Timeline [Back to Top]
All coursework is online, however, students may seek additional face-to-face support with the instructor and/or with peers.
|Summer||EDC G 648 New Literacies
EDC G 633 “Includification”
|Fall||EDC G 634 Introduction to Game-Based Teaching|
|Spring||EDC G 635 Advanced Game-Based Teaching
EDC G 690 Teacher Research
Admissions Requirements* [Back to Top]
While technology skills will be learned in the program, no prior technological experience is required. However, applicants are expected to be teaching in a learning setting where they can implement their curricular game. In addition, applicants are expected to meet the admissions requirements of the university for graduate work such as having a minimum undergrad 3.0 GPA and to submit the required application materials (undergraduate transcript, résumé, statement of purpose, at least two letters of recommendation). The statement of purpose should describe the applicant's interest in the program. The letters of recommendation should speak to the applicant’s teaching abilities. At least one should be from a supervisor and at least one should be from a student of the applicant.
Faculty [Back to Top]
Janna Jackson Kellinger
A former high school English teacher, Janna Jackson Kellinger received her PhD in curriculum and instruction from Boston College in 2004. She has been the Graduate Program Director of the Middle/Secondary Education program at UMass Boston since 2007. She won the Innovative Face-to-Face Teaching Award at UMass Boston in 2014. Her latest book, A Guide to Designing Curricular Games: How to “Game” the System, is forthcoming from Springer.
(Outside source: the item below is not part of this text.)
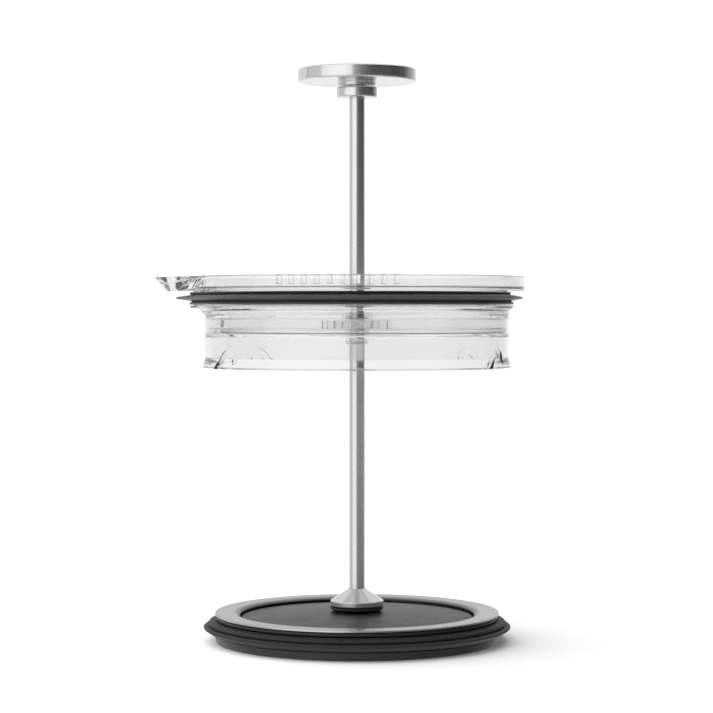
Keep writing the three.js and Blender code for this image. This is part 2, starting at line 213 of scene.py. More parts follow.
def combine(piece, others, operation):
    """Applies a boolean of the piece with each of the other solids in turn, which are removed."""
    for other in others:
        modifier = piece.modifiers.new("combine", "BOOLEAN")
        modifier.operation = operation
        modifier.solver = "MANIFOLD"
        modifier.object = other
    depsgraph = bpy.context.evaluated_depsgraph_get()
    mesh = bpy.data.meshes.new_from_object(piece.evaluated_get(depsgraph))
    piece.modifiers.clear()
    piece.data = mesh
    for other in others:
        bpy.data.objects.remove(other)
    return piece


def add_piece(piece, body, node, look):
    """Gives the piece its look and lets it stand for its CAD node on its body."""
    piece.data.shade_smooth()
    piece.data.set_sharp_from_angle(angle=SHARP_ANGLE)
    piece.data.materials.clear()
    piece.data.materials.append(look)
    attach(piece, body)
    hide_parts(node)


# ---- Materials ----


class Nodes:
    """Short calls for building a node tree."""

    def __init__(self, tree):
        self.tree = tree
        tree.nodes.clear()

    def add(self, kind, inputs=None, **properties):
        node = self.tree.nodes.new("ShaderNode" + kind)
        for key, value in properties.items():
            setattr(node, key, value)
        for key, value in (inputs or {}).items():
            self.put(node.inputs[key], value)
        return node

    def put(self, socket, value):
        if isinstance(value, bpy.types.NodeSocket):
            self.tree.links.new(value, socket)
        else:
            socket.default_value = value

    def math(self, operation, a, b=0.0, c=0.0):
        return self.add("Math", {0: a, 1: b, 2: c}, operation=operation).outputs[0]

    def vector(self, operation, a, b=(0, 0, 0)):
        node = self.add("VectorMath", {0: a}, operation=operation)
        if operation == "SCALE":
            self.put(node.inputs["Scale"], b)
        elif operation != "LENGTH":
            self.put(node.inputs[1], b)
        return node.outputs["Value" if operation in ("LENGTH", "DOT_PRODUCT") else "Vector"]

    def span(self, value, low, high, to_low, to_high):
        """Maps low..high to to_low..to_high, and holds the end values beyond."""
        node = self.add("MapRange", {"Value": value, "From Min": low, "From Max": high})
        node.inputs["To Min"].default_value = to_low
        node.inputs["To Max"].default_value = to_high
        return node.outputs["Result"]

    def noise(self, vector, scale, detail=2.0, roughness=0.5):
        node = self.add(
            "TexNoise", {"Vector": vector, "Scale": scale, "Detail": detail, "Roughness": roughness}
        )
        return node.outputs[0]

    def ramp(self, value, stops):
        """Grey levels at (position, level) stops, with straight lines between them."""
        node = self.add("ValToRGB", {"Fac": value})
        ramp = node.color_ramp
        while len(ramp.elements) > 1:
            ramp.elements.remove(ramp.elements[0])
        for i, (position, level) in enumerate(stops):
            element = ramp.elements[0] if i == 0 else ramp.elements.new(position)
            element.position = position
            element.color = (level, level, level, 1)
        return node.outputs["Color"]

    def mix(self, factor, low, high):
        """Blends two numbers."""
        return self.add("Mix", {"Factor": factor, 2: low, 3: high}).outputs[0]

    def tint(self, factor, low, high):
        """Blends two colours; either may also come from another node."""
        node = self.add("Mix", {"Factor": factor}, data_type="RGBA")
        for i, colour in ((6, low), (7, high)):
            self.put(node.inputs[i], (*colour, 1) if isinstance(colour, tuple) else colour)
        return node.outputs[2]

    def relief(self, shader, height, strength, depth):
        """Bumps the shader's surface, with a depth in metres."""
        bump = self.add("Bump", {"Height": height, "Strength": strength, "Distance": depth})
        self.put(shader.inputs["Normal"], bump.outputs[0])


def new_look(name, **constants):
    """A material, its node builder and its shader, with constants set on the shader's sockets."""
    look = bpy.data.materials.new(name)
    look.use_nodes = True
    nodes = Nodes(look.node_tree)
    shader = nodes.add("BsdfPrincipled")
    for key, value in constants.items():
        shader.inputs[key.replace("_", " ")].default_value = value
    nodes.add("OutputMaterial", {"Surface": shader.outputs[0]})
    return look, nodes, shader


def shades(tone, dark, light=1.0):
    """A darker and a lighter version of a colour."""
    return tuple(c * dark for c in tone), tuple(c * light for c in tone)


def turned_coordinates(nodes):
    """Object coordinates, and (radius, height) coordinates whose bands run round the axis."""
    plain = nodes.add("TexCoord").outputs["Object"]
    parts = nodes.add("SeparateXYZ", {0: plain})
    flat = nodes.add("CombineXYZ", {0: parts.outputs[0], 1: parts.outputs[1]}).outputs[0]
    radius = nodes.vector("LENGTH", flat)
    rings = nodes.add("CombineXYZ", {0: radius, 1: parts.outputs[2]}).outputs[0]
    waver = nodes.vector("SCALE", plain, 0.004)
    return plain, nodes.vector("ADD", rings, waver)


def steel_look(
    name, tone, roughness, grain_depth, anisotropy, unevenness=1.0, painted_shade_edge=None, edge_tint=1.0
):
    """Turned steel: fine grooves round the axis, faint smudges, and a sheen across the grooves.

    Painted shade on a rolled edge, given as two radii in millimetres, darkens from the outer radius
    to the inner one.
    An edge tint below 1 holds back the reflection at grazing angles.
    """
    look, nodes, shader = new_look(
        name,
        Metallic=1.0,
        Anisotropic=anisotropy,
        Anisotropic_Rotation=0.25,
        Specular_Tint=(edge_tint, edge_tint, edge_tint, 1),
    )
    plain, rings = turned_coordinates(nodes)
    grooves = nodes.noise(rings, 9000, 3.0, 0.6)
    bands = nodes.noise(rings, 900, 2.0, 0.5)
    smudges = nodes.noise(plain, 60, 3.0, 0.55)
    level = nodes.math("MULTIPLY_ADD", bands, 0.5, nodes.math("MULTIPLY", smudges, 0.5))
    colour = nodes.tint(level, *shades(tone, 1 - 0.06 * unevenness))
    # Painted shade: the colour darkens towards the inner radius, where the pressed edge rolls down
    # to the hole.
    if painted_shade_edge:
        radius = nodes.add("SeparateXYZ", {0: rings}).outputs[0]
        unshaded_share = nodes.span(radius, painted_shade_edge[0] * MM, painted_shade_edge[1] * MM, 0.0, 1.0)
        colour = nodes.tint(unshaded_share, shades(tone, 0.16)[0], colour)
    nodes.put(shader.inputs["Base Color"], colour)
    smoothest, roughest = roughness - 0.03 * unevenness, roughness + 0.04 * unevenness
    nodes.put(shader.inputs["Roughness"], nodes.span(level, 0.3, 0.7, smoothest, roughest))
    nodes.relief(shader, grooves, grain_depth, 0.00002)
    tangent = nodes.add("Tangent", direction_type="RADIAL", axis="Z")
    nodes.put(shader.inputs["Tangent"], tangent.outputs[0])
    return look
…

Mish McIntyre is a learning designer, artist, and educator with 10 years of experience working in higher education. Gameful play remains the core of her everyday work. She is also an avid gamer and has worked as a game writer and designer including on a massive multiplayer online game Glympse by Sojourn. She also creates games for the classroom which promote Design Thinking and research methodology. Her research includes using Minecraft to facilitate the development of creative thinking in higher education. McIntyre received a MFA from Massachusetts College of Art & Design and an MEd from Suffolk University. For eight years, McIntyre was the Foundation Studies Program Coordinator at the New England School of Art & Design (NESAD) at Suffolk University. Currently, she is an instructional designer for eLearning and Instructional Design at UMass Boston.
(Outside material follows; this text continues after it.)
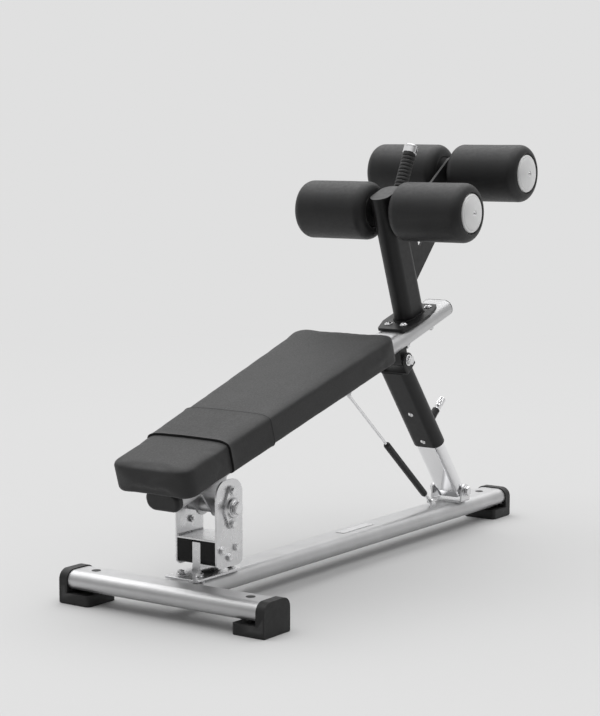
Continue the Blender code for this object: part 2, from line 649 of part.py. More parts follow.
def build_rollers():
    bore = AXLE_RADIUS + 0.0010
    edge = ROLLER_RADIUS - ROLLER_FILLET
    outside = arc((edge, ROLLER_LENGTH - ROLLER_FILLET), ROLLER_FILLET, 90, 0, 4)
    outside += arc((edge, ROLLER_FILLET), ROLLER_FILLET, 0, -90, 4)
    foam = turned("foam", outside + [(bore, 0), (bore, ROLLER_LENGTH)], 24)
    crown = DISC_RADIUS - DISC_RIM
    rise = DISC_DOME - DISC_RIM
    ball = (crown**2 + rise**2) / (2 * rise)
    reach = math.degrees(math.asin(crown / ball))
    dome = arc((0, DISC_DOME - ball), ball, 90, 90 - reach, 3)
    rim = arc((crown, 0), DISC_RIM, 60, 0, 2)
    disc = turned("disc", dome + rim + [(DISC_RADIUS, -GAP), (0, -GAP)], 24)
    for row, axle_at, inner in (("front", FRONT_AXLE, FRONT_INNER), ("rear", REAR_AXLE, REAR_INNER)):
        end = inner + ROLLER_LENGTH
        axle = rod("axle", AXLE_RADIUS, 2 * (end - GAP), 20)
        place(row + "_roller_axle", axle, ZINC, SEAT, (0, *axle_at), TO_RIGHT)
        for side, sign, facing in (("left", -1, TO_LEFT), ("right", 1, TO_RIGHT)):
            spin = empty(f"{row}_{side}_roller_axis", SEAT, (0, *axle_at))
            place(f"{row}_{side}_foam", foam, FOAM, spin, (sign * inner, 0, 0), facing)
            place(f"{row}_{side}_end_cap", disc, DISC, spin, (sign * (end + 2 * GAP), 0, 0), facing)


# ---------------------------------------------------------------- telescopic leg
LEG = empty("leg_foot_axis", BASE, (0, *LEG_FOOT), LEG_LEAN)


def build_leg():
    low, high = -0.012, 0.355
    tube = slab("inner", oval_outline(LEG_INNER), high - low, [oval_outline(LEG_INNER, -WALL)])
    inner = place("leg_inner_tube", tube, CHROME, LEG, (0, 0, (low + high) / 2))
    cut(inner, helper(rod("inner_bore", LEG_BOLT_RADIUS + GAP, 0.2, 16), LEG, (0, 0, 0), TO_RIGHT))
    for step in range(-4, 3):
        spot = (0, LEG_INNER[1] / 2, PIN_HEIGHT + step * HOLE_PITCH)
        cut(inner, helper(rod("lock_hole", PIN_RADIUS + 0.001, 0.012, 12), LEG, spot, TO_REAR))

    low, high = LEG_OUTER_START, LEG_OUTER_END
    tube = slab("outer", oval_outline(LEG_OUTER), high - low, [oval_outline(LEG_OUTER, -WALL)])
    outer = place("leg_outer_tube", tube, BLACK_PAINT, LEG, (0, 0, (low + high) / 2))
    thick = 0.006
    lid = block("leg_lid", LEG_OUTER[0] - 0.001, 0.048, thick)
    x = LEG_OUTER[0] / 2 - thick / 2
    ear = slab("leg_ear", hull([(0, LEG_LENGTH, 0.022)], [(-0.0239, high), (0.0239, high)]), thick)
    collar = rod("pin_collar", 0.0115, PIN_COLLAR_END - 0.0235, 16)
    weld(outer, helper(lid, LEG, (0, 0, high)), helper(ear, LEG, (x, 0, 0), SIDE),
         helper(ear, LEG, (-x, 0, 0), SIDE),
         helper(collar, LEG, (0, (PIN_COLLAR_END + 0.0235) / 2, PIN_HEIGHT), TO_REAR))
    bore = rod("leg_top_bore", LEG_BOLT_RADIUS + GAP, 0.2, 16)
    slide = rod("pin_bore", PIN_RADIUS + GAP, 0.090, 14)
    cut(outer, helper(bore, LEG, (0, 0, LEG_LENGTH), TO_RIGHT),
        helper(slide, LEG, (0, 0.060, PIN_HEIGHT), TO_REAR))
    face = LEG_OUTER[0] / 2 + GAP
    place("leg_top_bolt", bolt("top_bolt", LEG_BOLT_RADIUS, 0.024, 0.010, 2 * face, 0.0025, nut=True), ZINC,
          LEG, (face, 0, LEG_LENGTH), TO_RIGHT)
    bush = slab("bush", oval_outline(LEG_OUTER, -WALL - GAP), 0.036, [oval_outline(LEG_INNER, GAP)])
    place("leg_guide_bush", bush, PLASTIC, LEG, (0, 0, LEG_OUTER_START + 0.0195))

    tip = LEG_INNER[1] / 2 + GAP
    knob, end = 0.0985, 0.133
    pin = [(0, end), (0.009, end), (0.011, end - 0.002), (0.011, knob + 0.002), (0.009, knob),
           (PIN_RADIUS, knob), (PIN_RADIUS, tip), (0, tip)]
    place("pop_pin", turned("pin", pin, 14), CHROME, LEG, (0, 0, PIN_HEIGHT), TO_REAR)


# ---------------------------------------------------------------- gas spring
GAS = empty("gas_foot_axis", BASE, (0, *GAS_FOOT), GAS_LEAN)


def build_gas_spring():
    low, high = GAS_BODY
    cylinder = rod("gas_body", GAS_RADIUS, high - low, 16)
    body = place("gas_cylinder", cylinder, BLACK_PAINT, GAS, (0, 0, (low + high) / 2))
    neck = rod("gas_neck", 0.005, low + 0.004, 10)
    eye = rod("gas_eye", 0.009, 0.008, 16)
    weld(body, helper(neck, GAS, (0, 0, low / 2 + 0.002)), helper(eye, GAS, (0, 0, 0), TO_RIGHT))
    eye_bore = rod("gas_eye_bore", GAS_ROD_RADIUS + GAP, 0.02, 12)
    depth = high - 0.120
    bore = rod("gas_bore", GAS_ROD_RADIUS + 2 * GAP, depth + 0.02, 14)
    cut(body, helper(eye_bore, GAS, (0, 0, 0), TO_RIGHT), helper(bore, GAS, (0, 0, high - depth / 2 + 0.01)))
    start = 0.205
    stem = rod("gas_stem", GAS_ROD_RADIUS, GAS_LENGTH - start, 12)
    rod_piece = place("gas_rod", stem, CHROME, GAS, (0, 0, (GAS_LENGTH + start) / 2))
    top_eye = rod("gas_top_eye", GAS_ROD_RADIUS + GAS_PLAY + 0.003, 0.008, 16)
    weld(rod_piece, helper(top_eye, GAS, (0, 0, GAS_LENGTH), TO_RIGHT))
    bore = rod("gas_top_bore", GAS_ROD_RADIUS + GAS_PLAY, 0.02, 16)
    cut(rod_piece, helper(bore, GAS, (0, 0, GAS_LENGTH), TO_RIGHT))


SPINE, SPINE_TOP = build_base()
BORES = build_pedestal(SPINE, SPINE_TOP)
BEARING_FACE = build_cradle(BORES)
build_leg_foot(SPINE_TOP)
FRAME = build_seat_frame(BEARING_FACE)
build_pad()
build_post(FRAME)
build_gusset()
build_rollers()
build_leg()
build_gas_spring()
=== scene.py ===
"""Looks of the decline sit-up bench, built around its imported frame.

Each piece is modelled in the axes of what carries it: the base, the seat, the leg, the gas spring or a roller.
Those axes come from the frame's joints. Metres throughout.
"""

import json
import math

import bmesh
import bpy
import numpy as np
from mathutils import Matrix, Vector, noise
from mathutils.geometry import convex_hull_2d


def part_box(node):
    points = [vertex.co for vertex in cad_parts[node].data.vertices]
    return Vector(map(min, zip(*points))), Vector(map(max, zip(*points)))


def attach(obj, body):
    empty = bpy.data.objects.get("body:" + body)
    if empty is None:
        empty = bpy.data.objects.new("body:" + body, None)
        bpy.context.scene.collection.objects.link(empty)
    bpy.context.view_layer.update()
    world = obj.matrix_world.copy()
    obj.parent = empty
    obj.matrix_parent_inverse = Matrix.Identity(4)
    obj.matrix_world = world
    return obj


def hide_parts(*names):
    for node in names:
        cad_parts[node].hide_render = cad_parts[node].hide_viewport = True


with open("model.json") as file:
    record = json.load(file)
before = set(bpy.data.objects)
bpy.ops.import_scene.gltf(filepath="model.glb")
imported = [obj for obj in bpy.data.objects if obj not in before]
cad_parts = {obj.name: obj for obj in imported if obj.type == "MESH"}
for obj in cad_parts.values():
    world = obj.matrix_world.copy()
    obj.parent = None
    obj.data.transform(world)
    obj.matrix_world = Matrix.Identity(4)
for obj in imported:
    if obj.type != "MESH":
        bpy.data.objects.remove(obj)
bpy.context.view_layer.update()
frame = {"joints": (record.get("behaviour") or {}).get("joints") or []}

GAP = 0.0003

# ---------------------------------------------------------------- axes, read from the frame
JOINTS = {joint["name"]: joint for joint in frame["joints"]}
AXLES = {"front": (0.9968, 0.4479), "rear": (1.3598, 0.4463)}  # along the seat and away from it


def at(x=0.0, y=0.0, z=0.0):
    return Matrix.Translation((x, y, z))


def spun(angle, axis="Z"):
    return Matrix.Rotation(angle, 4, axis)


def middle(node):
    low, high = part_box(node)
    return (low + high) / 2


def tilted(origin, angle):
    return at(*origin) @ spun(angle, "X")


def along_slide(hinge, slide):
    """Axes at a hinge with +Z along a slide joint."""
    axis = JOINTS[slide]["axis"]
    return tilted(JOINTS[hinge]["pos_m"], math.atan2(-axis[1], axis[2]))


def seat_angle():
    front = Vector(JOINTS["front_left_roller_spin"]["pos_m"])
    rear = Vector(JOINTS["rear_left_roller_spin"]["pos_m"])
    along, away = (b - a for a, b in zip(AXLES["front"], AXLES["rear"]))
    return math.atan2(rear.z - front.z, rear.y - front.y) - math.atan2(away, along)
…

Marcia Kessler is a former public school teacher and administrator who received her EdM in Instructional Technology from Harvard University. She received the Faculty Member of the Year Award from Lesley University Graduate School of Education, where she has taught for 27 years. In addition to working with hundreds of students over 40 years in public education, one of her proudest accomplishments is the authoring of the Instructors Manuals for the four-course CISCO CCNA Discovery Academy.
*Transcript of Video [Back to Top]: "Hello. My name is Professor Kellinger. Most teachers only dream of their students spending the amount of motivation, attention, passion, and critical thinking on their classes that some students do playing videogames. Many teachers have thought “How can I compete with that?” as they confiscate a hand-held gaming device from a student. The good news is now they can! The Game-Based Teaching with Technology Certificate walks students through the process of turning a class into a curricular game so teachers can co-opt the pedagogical techniques of games instead of competing with them. The coursework provides a step-by-step process that guides students through designing their own curricular game at their level of technological expertise whether it be by doing so without any technology or by repurposing technology tools familiar to most, thus allowing all students—including their students—to get their game on!"
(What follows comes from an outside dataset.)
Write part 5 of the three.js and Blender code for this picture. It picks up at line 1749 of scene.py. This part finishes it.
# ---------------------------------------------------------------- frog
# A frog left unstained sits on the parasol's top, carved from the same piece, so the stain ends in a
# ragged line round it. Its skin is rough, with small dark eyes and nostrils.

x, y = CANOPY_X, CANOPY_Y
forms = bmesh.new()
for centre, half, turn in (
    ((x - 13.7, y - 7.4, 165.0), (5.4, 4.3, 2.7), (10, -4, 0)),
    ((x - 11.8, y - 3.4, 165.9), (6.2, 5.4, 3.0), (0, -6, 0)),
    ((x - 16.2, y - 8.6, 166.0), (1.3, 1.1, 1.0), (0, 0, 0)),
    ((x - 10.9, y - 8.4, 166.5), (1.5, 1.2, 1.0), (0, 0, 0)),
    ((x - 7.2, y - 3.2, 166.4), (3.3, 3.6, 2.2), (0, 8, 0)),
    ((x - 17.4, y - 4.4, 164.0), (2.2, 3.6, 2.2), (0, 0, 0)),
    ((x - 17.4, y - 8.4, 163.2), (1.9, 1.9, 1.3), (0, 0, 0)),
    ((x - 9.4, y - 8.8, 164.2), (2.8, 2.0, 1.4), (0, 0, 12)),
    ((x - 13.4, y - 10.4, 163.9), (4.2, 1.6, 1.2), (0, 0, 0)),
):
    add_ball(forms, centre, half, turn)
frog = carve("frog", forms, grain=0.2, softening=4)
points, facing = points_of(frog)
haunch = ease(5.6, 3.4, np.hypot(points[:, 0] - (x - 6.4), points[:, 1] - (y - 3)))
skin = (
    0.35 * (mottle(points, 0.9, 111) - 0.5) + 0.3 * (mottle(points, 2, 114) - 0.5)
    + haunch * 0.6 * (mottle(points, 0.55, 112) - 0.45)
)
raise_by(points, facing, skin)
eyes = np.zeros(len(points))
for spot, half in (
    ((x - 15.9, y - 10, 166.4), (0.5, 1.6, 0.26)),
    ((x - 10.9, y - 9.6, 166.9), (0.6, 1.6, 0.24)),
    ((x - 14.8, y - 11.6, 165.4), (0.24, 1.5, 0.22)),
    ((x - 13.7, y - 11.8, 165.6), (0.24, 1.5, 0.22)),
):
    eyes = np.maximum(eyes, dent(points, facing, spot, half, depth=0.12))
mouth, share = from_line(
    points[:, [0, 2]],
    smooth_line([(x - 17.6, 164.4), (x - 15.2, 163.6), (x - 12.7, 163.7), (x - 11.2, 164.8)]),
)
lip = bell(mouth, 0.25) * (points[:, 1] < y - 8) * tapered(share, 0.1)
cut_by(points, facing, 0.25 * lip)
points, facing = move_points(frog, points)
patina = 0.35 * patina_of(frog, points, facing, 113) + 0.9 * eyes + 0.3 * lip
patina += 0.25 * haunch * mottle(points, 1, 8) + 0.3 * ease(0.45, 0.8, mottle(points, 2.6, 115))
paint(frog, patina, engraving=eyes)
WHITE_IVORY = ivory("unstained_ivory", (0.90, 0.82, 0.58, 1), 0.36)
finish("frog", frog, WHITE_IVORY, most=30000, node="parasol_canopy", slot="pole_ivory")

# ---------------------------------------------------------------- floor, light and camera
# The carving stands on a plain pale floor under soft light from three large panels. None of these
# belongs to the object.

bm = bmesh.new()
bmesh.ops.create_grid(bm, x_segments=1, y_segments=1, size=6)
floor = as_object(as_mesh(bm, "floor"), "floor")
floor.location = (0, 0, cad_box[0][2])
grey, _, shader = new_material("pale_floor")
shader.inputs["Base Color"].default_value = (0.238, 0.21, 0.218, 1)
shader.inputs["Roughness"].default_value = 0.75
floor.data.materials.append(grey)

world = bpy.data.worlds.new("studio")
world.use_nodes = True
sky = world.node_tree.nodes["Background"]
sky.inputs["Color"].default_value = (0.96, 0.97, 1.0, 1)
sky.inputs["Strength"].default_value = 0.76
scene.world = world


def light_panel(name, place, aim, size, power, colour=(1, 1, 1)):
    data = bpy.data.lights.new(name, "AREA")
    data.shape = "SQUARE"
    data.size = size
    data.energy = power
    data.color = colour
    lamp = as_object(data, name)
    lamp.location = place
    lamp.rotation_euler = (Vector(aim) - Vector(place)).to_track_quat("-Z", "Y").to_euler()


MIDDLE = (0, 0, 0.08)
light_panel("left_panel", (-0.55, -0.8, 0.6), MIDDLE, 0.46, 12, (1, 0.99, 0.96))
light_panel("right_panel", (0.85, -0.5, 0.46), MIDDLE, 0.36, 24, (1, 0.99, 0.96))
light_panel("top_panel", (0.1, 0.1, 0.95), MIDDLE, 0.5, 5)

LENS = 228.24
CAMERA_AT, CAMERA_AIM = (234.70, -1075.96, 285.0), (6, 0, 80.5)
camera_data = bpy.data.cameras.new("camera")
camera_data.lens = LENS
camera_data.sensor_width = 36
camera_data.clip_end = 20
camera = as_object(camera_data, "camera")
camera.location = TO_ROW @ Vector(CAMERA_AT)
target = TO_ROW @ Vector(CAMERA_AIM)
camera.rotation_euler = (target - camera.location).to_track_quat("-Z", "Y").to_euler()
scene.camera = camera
Student Quotes [Back to Top]
“This class was such an amazing experience for me! I never thought I would have the creativity to create my own video game, and understand the time, effort and process that goes into creating video game. I’m just used to grabbing a controller and playing, that’s it.”
“By generating a no-technology version of my game, I realized that all teachers can use game-based teaching strategies to create a completely technology-free version of an educational game. Even simple technology, such as PowerPoint, can be used to transform a no-tech version of game into a low-tech version . . . When students feel like they are in control, and that they can explore a game space without fear of failing, they will actively participate. I also . . . realized that game-based learning greatly benefits those individuals that have some academic deficiencies. . . Many of my students that are on IEPs require accommodations that break up large tasks into smaller, more manageable tasks. Well planned curricular games do just that; they break up large tasks into smaller quests that students must accomplish as they progress towards the final goal, winning the game.”
“My thoughts on Game-Based Teaching: I absolutely love it! I love any opportunity to let my students experience the content I am trying to teach them . . . and Game-Based Teaching is a fantastic strategy for that.”